The Electricity at Work Regulations 1989, which apply to all educational establishments, require employers to assess activities taking place on or near electrical systems that may lead to danger and/or personal injury.

These regulations make it clear that the maintenance and repair of electrical equipment must be carried out by competent persons under a planned programme of work (see inspection and testing below). Many local authorities undertake this work for their schools. ATL advises its members that they should not be required to carry out such work.

It may be reasonable, however, for teaching and non-teaching staff to undertake a primary and routine inspection of electrical equipment prior to use by them or by students. This is to establish that the equipment at least looks to be in good working order, eg examining a plug before connecting it to the power supply.

All staff should be fully trained in the use of any electrical equipment they will be operating.

All educational establishments should have a written policy specifically relating to electricity. It should also detail the visual checks to be conducted by all staff before using any electrical equipment.

Visual checks of electrical equipment

The following questions could be asked:

  1. Is there any obvious damage to the plug?
  2. Are there any loose or bare wires?
  3. Do any parts of the equipment appear to be missing?
  4. Is the equipment becoming hot when it is running?
  5. Is it becoming particularly noisy?
  6. Is there a smell of burning?

If the answer to any of the above questions is yes, the policy should advise the member of staff to report the problem and not to use the equipment until it has been properly examined and repaired.

Inspection and testing

The Health and Safety Executive advises the following.

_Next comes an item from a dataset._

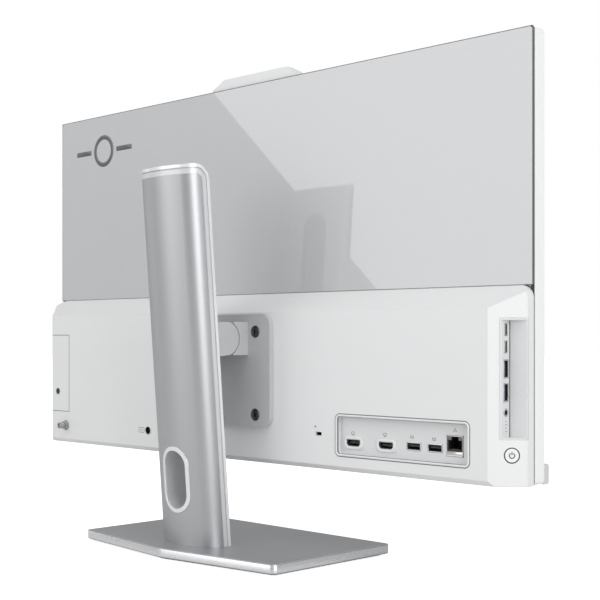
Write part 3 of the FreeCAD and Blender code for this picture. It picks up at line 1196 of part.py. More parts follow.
def column_inside():
    """Foot with its screws, guide rods, rod bracket, carriage with bushes, springs and strips."""
    foot = column_section("foot_block", "column_front + front_thick + web_thick + trim_depth", "column_rear",
                          "shell_wall", ("base_top", "base_top + foot_high"))
    thread = ("pad_thick", "base_top + foot_high - 4")
    screws = []
    for index, spot in enumerate(foot_screw_places()):
        shank = cylinder(f"foot_shank_{index}", "z", "foot_screw_radius", thread, spot)
        head = cylinder(f"foot_head_{index}", "z", "foot_head_radius",
                        ("pad_thick", "pad_thick + foot_head_high"),
                        spot)
        screws.append(fuse(f"foot_screw_{index}", [shank, head]))
    shanks = [cylinder(f"foot_bore_{index}", "z", "foot_screw_radius", thread, spot)
              for index, spot in enumerate(foot_screw_places())]
    rod_holes = [leaning(group(f"foot_rod_{side}", [
        cylinder(f"foot_rod_tool_{side}", "z", "rod_radius", ("rod_foot", "foot_high + 5"),
                 (f"{side} * rod_x", "rod_y"))]))
        for side in (-1, 1)]
    piece(cut("foot_cut", foot, fuse("foot_bores", shanks + rod_holes)), "column_foot")
    piece(group("foot_screws", screws), "column_screws")

    rods = [leaning(group(f"rod_{side}", [
        cylinder(f"rod_bar_{side}", "z", "rod_radius", ("rod_foot", "rod_top"),
                 (f"{side} * rod_x", "rod_y"))]))
        for side in (-1, 1)]
    piece(group("rods", rods), "guide_rods")
    bracket = box("bracket_box", ("-rod_x - rod_radius - 1.5", "rod_x + rod_radius + 1.5"),
                  ("carriage_front", "carriage_front + bracket_deep"), ("rod_top - bracket_high", "rod_top"))
    bracket_holes = [cylinder(f"bracket_hole_{side}", "z", "rod_radius",
                              ("rod_top - bracket_high - 1", "rod_top + 1"),
                              (f"{side} * rod_x", "rod_y")) for side in (-1, 1)]
    block = leaning(cut("bracket_cut", bracket, fuse("bracket_holes", bracket_holes)))
    room = column_section("bracket_room", "column_front", "column_rear", "shell_wall + 0.2",
                          ("base_top", "column_top + 5"))
    piece(common("bracket_fit", [block, room]), "rod_bracket")
    carriage()
    springs()


def carriage():
    """Carriage block on two rods, with a pocket and axle for the rolled springs, and its bushes."""
    rear = "carriage_front + carriage_thick"
    block = box("carriage_box", ("-carriage_half", "carriage_half"), ("carriage_front", rear),
                ("carriage_low", "carriage_high"))
    pocket = box("carriage_pocket", ("-coil_wide - 2", "coil_wide + 2"), ("0", f"{rear} + 5"),
                 ("coil_height - coil_radius - 2", "carriage_high + 1"))
    bores = [cylinder(f"carriage_bore_{side}", "z", "bush_radius", ("carriage_low - 1", "carriage_high + 1"),
                      (f"{side} * rod_x", "rod_y")) for side in (-1, 1)]
    axle = cylinder("carriage_axle", "x", "axle_radius", ("-coil_wide - 3", "coil_wide + 3"),
                    ("coil_y", "coil_height"))
    hollow = cut("carriage_hollow", block, fuse("carriage_space", [pocket] + bores))
    piece(leaning(fuse("carriage_solid", [hollow, axle])), "lift_carriage")
    bushes = []
    for side in (-1, 1):
        for low in ("carriage_low", "carriage_high - bush_length"):
            name = f"bush_{side}_{low[:12]}"
            tube = cylinder(f"{name}_tube", "z", "bush_radius", (low, f"{low} + bush_length"),
                            (f"{side} * rod_x", "rod_y"))
            hole = cylinder(f"{name}_hole", "z", "rod_radius + pin_play",
                            (f"{low} - 1", f"{low} + bush_length + 1"),
                            (f"{side} * rod_x", "rod_y"))
            bushes.append(cut(name, tube, hole))
    piece(leaning(group("bushes", bushes)), "guide_bushes")


def springs():
    """Two rolled lift springs on the carriage's axle and the straight strips that run up to the bracket."""
    coils = []
    strips = []
    for side in (-1, 1):
        low_x = "1" if side > 0 else "-1 - coil_wide"
        high_x = "1 + coil_wide" if side > 0 else "-1"
        roll = cylinder(f"coil_roll_{side}", "x", "coil_radius", (low_x, high_x), ("coil_y", "coil_height"))
        bore = cylinder(f"coil_bore_{side}", "x", "axle_radius + pin_play", (low_x, high_x),
                        ("coil_y", "coil_height"))
        coils.append(cut(f"coil_{side}", roll, bore))
        strips.append(box(f"strip_{side}", (low_x, high_x),
                          ("coil_y + coil_radius + 0.05", "coil_y + coil_radius + 0.05 + strip_thick"),
                          ("coil_height", "rod_top - bracket_high")))
    piece(leaning(group("coils", coils)), "lift_springs")
    piece(leaning(group("strips", strips)), "spring_strips")


# ---------------------------------------------------------------- base

def base_outline(inset):
    """Base plate outline: straight front and sides, shallow point at the rear."""
    half = f"base_half - {inset}"
    return [(f"-({half})", f"base_front + {inset}"), (half, f"base_front + {inset}"),
            (half, f"base_corner_y - {inset}"), ("0", f"base_peak - {inset}"),
            (f"-({half})", f"base_corner_y - {inset}")]


def base():
    """Base plate and the pad it rests on."""
    plate = prism("base_body", "z", ("pad_thick", "base_top"), base_outline("0"))
    side = number("base_half") - 1
    round_edges(plate, ALONG_Z, "base_corner", lambda middle: abs(middle.x) > side)
    round_edges(plate, ALONG_Z, "base_peak_radius",
                lambda middle: abs(middle.x) < 1 and middle.y > number("base_corner_y"))
    recesses = []
    for index, spot in enumerate(foot_screw_places()):
        recesses.append(cylinder(f"base_head_{index}", "z", "foot_head_radius",
                                 ("pad_thick", "pad_thick + foot_head_high"), spot))
        recesses.append(cylinder(f"base_bore_{index}", "z", "foot_screw_radius", ("pad_thick", "base_top"),
                                 spot))
    piece(cut("base_cut", plate, fuse("base_space", recesses)), "base_plate")
    pad = prism("pad_body", "z", ("0", "pad_thick"), base_outline("pad_inset"))
    round_edges(pad, ALONG_Z, "base_corner - 2", lambda middle: abs(middle.x) > side - number("pad_inset"))
    piece(pad, "base_pad")


def build():
    """Makes every sub-part of the head, the hinge, the column and the base."""
    fill_sheet()
    rear_housing()
    upper_panel()
    front_parts()
    chassis()
    webcam()
    rear_io()
    side_io()
    rear_fittings()
    power_button()
    drive_bay()
    electronics()
    cooling()
    mounting_plate()
    lift_arm()
    column()
    column_inside()
    base()


def check_and_write():
    """Stops on any failed object, then writes one STEP file per sub-part."""
    doc.recompute()
    failed = [item.Label for item in doc.Objects if {"Invalid", "Error"} & set(item.State)]
    if failed:
        raise RuntimeError(f"failed objects: {failed}")
    os.makedirs("parts", exist_ok=True)
    for item in pieces:
        if item.Shape.isNull() or not item.Shape.isValid():
            raise RuntimeError(f"bad shape: {item.Label}")
        item.Shape.exportStep(os.path.join("parts", f"{item.Label}.step"))
    print(len(pieces), "sub-parts")
    for item in pieces:
        bounds = item.Shape.BoundBox
        print(f"{item.Label:24s} solids {len(item.Shape.Solids):2d} volume {item.Shape.Volume:11.1f}"
              f" X {bounds.XMin:8.1f} {bounds.XMax:8.1f} Y {bounds.YMin:7.1f} {bounds.YMax:7.1f}"
              f" Z {bounds.ZMin:7.1f} {bounds.ZMax:7.1f}")


build()
check_and_write()
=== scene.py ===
import math
import bmesh
import bpy
import numpy as np
from mathutils import Matrix, Vector


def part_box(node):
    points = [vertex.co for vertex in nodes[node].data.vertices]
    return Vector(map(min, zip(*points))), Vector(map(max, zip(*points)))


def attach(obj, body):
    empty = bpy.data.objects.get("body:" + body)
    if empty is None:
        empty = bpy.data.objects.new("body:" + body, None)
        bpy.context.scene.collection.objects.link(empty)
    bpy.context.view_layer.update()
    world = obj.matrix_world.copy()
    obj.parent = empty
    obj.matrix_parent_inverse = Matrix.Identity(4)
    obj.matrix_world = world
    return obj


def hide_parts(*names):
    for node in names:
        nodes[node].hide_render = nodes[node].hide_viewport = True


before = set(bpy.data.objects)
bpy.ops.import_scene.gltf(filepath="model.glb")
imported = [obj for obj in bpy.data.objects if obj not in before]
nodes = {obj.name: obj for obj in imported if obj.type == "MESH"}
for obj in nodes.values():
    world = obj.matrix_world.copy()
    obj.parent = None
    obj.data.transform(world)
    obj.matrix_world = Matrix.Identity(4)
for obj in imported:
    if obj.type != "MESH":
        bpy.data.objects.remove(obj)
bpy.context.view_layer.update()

MM = 0.001

# Facing directions: each gives the axes (across, up, out) of a face seen from outside.
DIAGONAL = math.sqrt(0.5)
FACING = {
    "rear": ((-1, 0, 0), (0, 0, 1), (0, 1, 0)),
    "front": ((1, 0, 0), (0, 0, 1), (0, -1, 0)),
    "end": ((0, -1, 0), (0, 0, 1), (-1, 0, 0)),
    "top": ((1, 0, 0), (0, 1, 0), (0, 0, 1)),
    "bevel": ((-DIAGONAL, -DIAGONAL, 0), (0, 0, 1), (-DIAGONAL, DIAGONAL, 0)),
}


# ---------------------------------------------------------------- shader groups

def new_group(name, inputs, outputs):
    """Empty shader node group with typed inputs (name, kind, default) and outputs (name, kind)."""
    tree = bpy.data.node_groups.new(name, "ShaderNodeTree")
    for label, kind, default in inputs:
        socket = tree.interface.new_socket(name=label, in_out="INPUT", socket_type=f"NodeSocket{kind}")
        if default is not None:
            socket.default_value = default
    for label, kind in outputs:
        tree.interface.new_socket(name=label, in_out="OUTPUT", socket_type=f"NodeSocket{kind}")
    return tree, tree.nodes.new("NodeGroupInput"), tree.nodes.new("NodeGroupOutput")


def feed(tree, target, value):
    """Links a socket to the target, or sets the target's own value."""
    if isinstance(value, bpy.types.NodeSocket):
        tree.links.new(value, target)
    else:
        target.default_value = value


def math_node(tree, operation, first, second=0.0, third=None):
    node = tree.nodes.new("ShaderNodeMath")
    node.operation = operation
    feed(tree, node.inputs[0], first)
    feed(tree, node.inputs[1], second)
    if third is not None:
        feed(tree, node.inputs[2], third)
    return node.outputs[0]


def noise(tree, position, scale, detail=3.0, roughness=0.55):
    node = tree.nodes.new("ShaderNodeTexNoise")
    feed(tree, node.inputs["Vector"], position)
    feed(tree, node.inputs["Scale"], scale)
    node.inputs["Detail"].default_value = detail
    node.inputs["Roughness"].default_value = roughness
    return node.outputs["Fac"]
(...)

  1. An inventory of all electrical equipment is prepared, which may be taken room-by-room or department-by-department.
  2. The inventory is periodically updated by a competent person who should examine the equipment. Obsolete, redundant or defective equipment should be taken out of service and be properly repaired or disposed of. If the latter, they should be removed from the inventory.
  3. Fixed electrical installations should be inspected and tested by a competent person at least every five years. More frequent inspections will be necessary when installations are subject to damage or abuse.
  4. A test certificate confirming the date and results of the inspection and test should be prepared - a copy of it should be retained by the school or college.
  5. All electrical equipment including socket outlets and other fittings such as lights, should be chosen bearing in mind the use and abuse to which they may be subjected. Remember, items which are close to where pupils/students sit may be interfered with.
  6. Temporary systems, such as stage lighting, should be tested and inspected initially and at least every three months thereafter.
  7. Portable appliances, such as drills, saws and irons should be routinely inspected and tested and a register be kept. Before the start of each term, the equipment should be visually inspected and any defects rectified.